Monday, 12 January 2009

The night shift

Working at 14,000 feet has some funny effects, not least is understanding simple English. So, when I got an email last Thursday evening saying that the Subaru telescope would be firing off their lasers during the second half of the night, I got my camera and a tripod together and set it out at midnight ready for the show.

I thought I'd try and out-do Ant's laser show, but after freezing my butt off and seeing no lasers, I went back inside wondering if there was a way for us to check when Subaru would be firing the lasers. There's always been a language barrier between most of the observatories and Subaru (they're Japanese) so wasn't looking forward to this.

So I came back into the warm control room moaning like hell only to be told that the email said the lasers would be fired on Thursday and Friday 15/16th Jan. I had missed that last little detail out in my excitement - the show was a week away.

Oh well, at least I now know that 1) I can actually take night shots with my camera and 2) there's a tripod handy at the summit so I don't need to take my own next time.

I'm back at the summit this coming Thursday, so maybe I can out-do Ant after all!
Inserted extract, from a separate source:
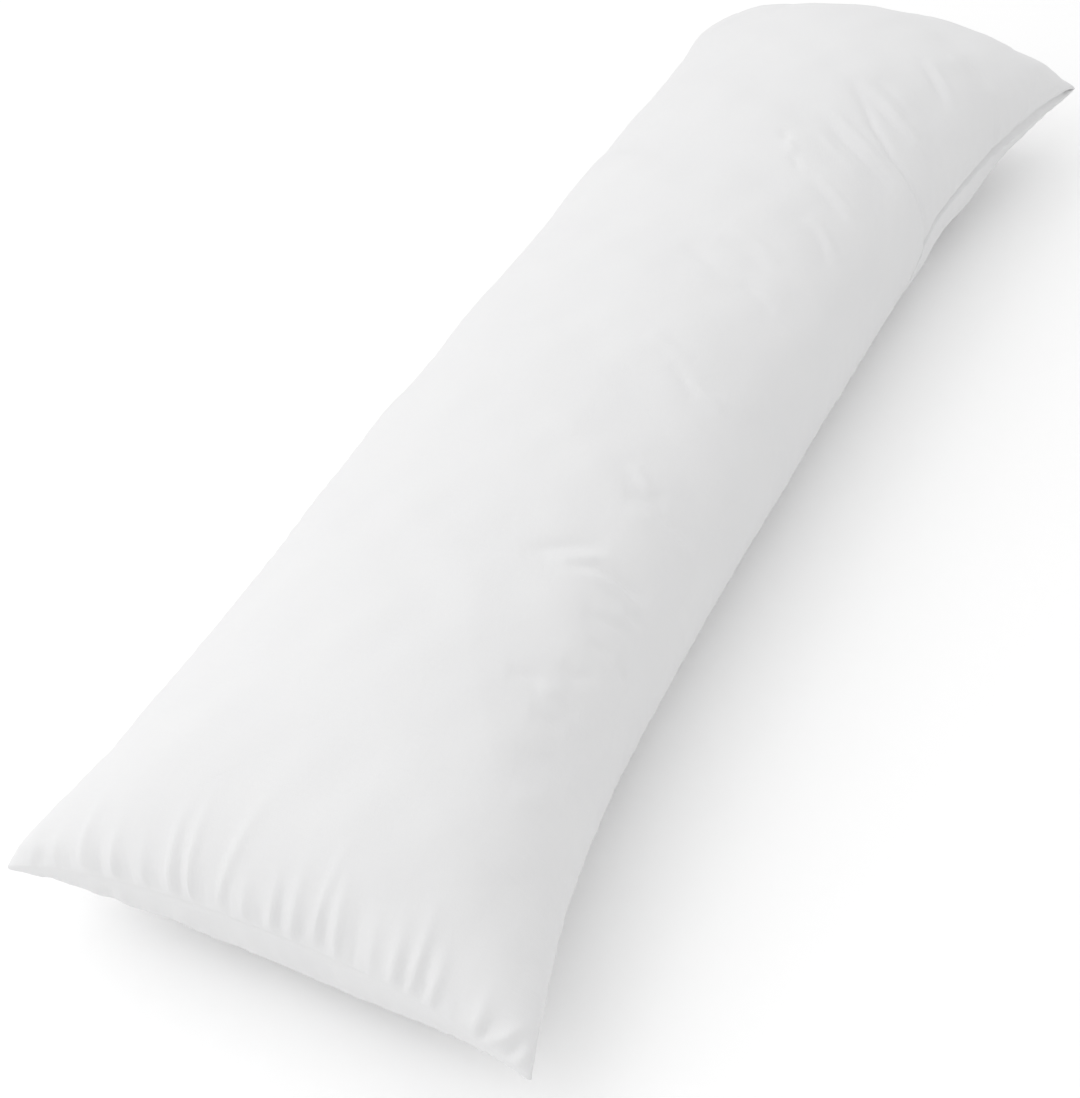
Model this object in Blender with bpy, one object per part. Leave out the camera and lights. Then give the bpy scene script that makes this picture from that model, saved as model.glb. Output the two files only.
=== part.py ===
"""Body pillow, 20 by 60 inches: two cut panels of white cotton, sewn together round the edge, turned and filled.

Metres, +Z up. The pillow lies on its back along X, its near end at -X, its flat underside on z = 0 under the origin.
Each panel starts as a flat grid whose u and v run from -1 to 1 along and across the cut cloth.
"""

from collections import namedtuple

import bmesh
import bpy
import numpy as np

MM = 0.001

# The cut panels, flat
CUT_LENGTH = 1.524
CUT_WIDTH = 0.508

# The filled pillow, measured corner to corner and at the seams
TIP_LENGTH = 1.468
TIP_WIDTH = 0.484
SIDE_DRAW = 0.0655      # each long side draws in this far at its middle
LEFT_FULLER = 0.0237    # but the left side stays out this much more than the right one, past the near end
FULLER_STARTS = (-0.94, 0.95)   # in u: it is nought here at the near end and the far end
FULLER_REACHES = (0.73, 0.49)   # and takes this much of u to grow
END_DRAW = 0.019        # each end seam draws in this far at its middle
SEAM_HEIGHT = 0.107     # side seams above the bed
CROWN_RISE = 0.125      # crown above the side seams
NEAR_LEFT_HEIGHT = 0.076
NEAR_RIGHT_HEIGHT = 0.074
FAR_LEFT_HEIGHT = 0.068
FAR_RIGHT_HEIGHT = 0.080

# How the fullness fades towards the seams, and how far the draw and the corners reach
ACROSS_POWER = 0.50
ALONG_SPREAD = 6.3
ALONG_POWER = 0.58
SIDE_SPREAD = 3.9
END_SPREAD = 2.3
CORNER_SPREAD = 3.6
SIDE_OVERHANG = 0.004   # the filled cloth stands this far past a side seam
NEAR_OVERHANG = 0.006   # the face panel stands this far past the near end's seam
FAR_OVERHANG = 0.020    # and this far past the far end's
BACK_OVERHANG = 0.018   # and the back panel this far past both
BED_FULLNESS = 0.85     # the back panel lies flat on the bed where it is fuller than this
BED_ROUNDING = 1.4
FAR_LIFT = 0.25         # the far end's back panel hangs this much slacker, and so lifts off the bed sooner
REST_HEIGHT = 0.003     # cloth that would hang less than this above the bed lies on it

# Grid cells of one panel, cut finer near the end seams and the creases
CELLS_ALONG = 60
CELLS_ACROSS = 20
END_ZONE = 0.15
CREASE_ZONES = (0.030, 0.018)
WALK_STEPS = 400
NUDGE = 1e-4            # step in u and v for reading the cloth's slope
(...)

In the meantime, just to show that we do actually work at the summit during the night, I took a couple of "practise" shots. These were taken at 1-am on a very cold Friday morning with a nearly full moon.

Left to right: A lot of ice and snow, Subaru and the twin Kecks.

Right to left: The UH 88-inch (badly in need of a paint job), Gemini and the CFHT. You have to look carefully to see the latter! I think the UH dome looks fuzzy because they moved it during the exposure. Thoughtless bastards....

2 comments:

Hilary said...

Very cool shots for that self-imposed trial run. I'm looking forward to next week's photos.

Diane said...

I'm still trying to wrap my head around snow in Hawaii. I'm slow... sue me.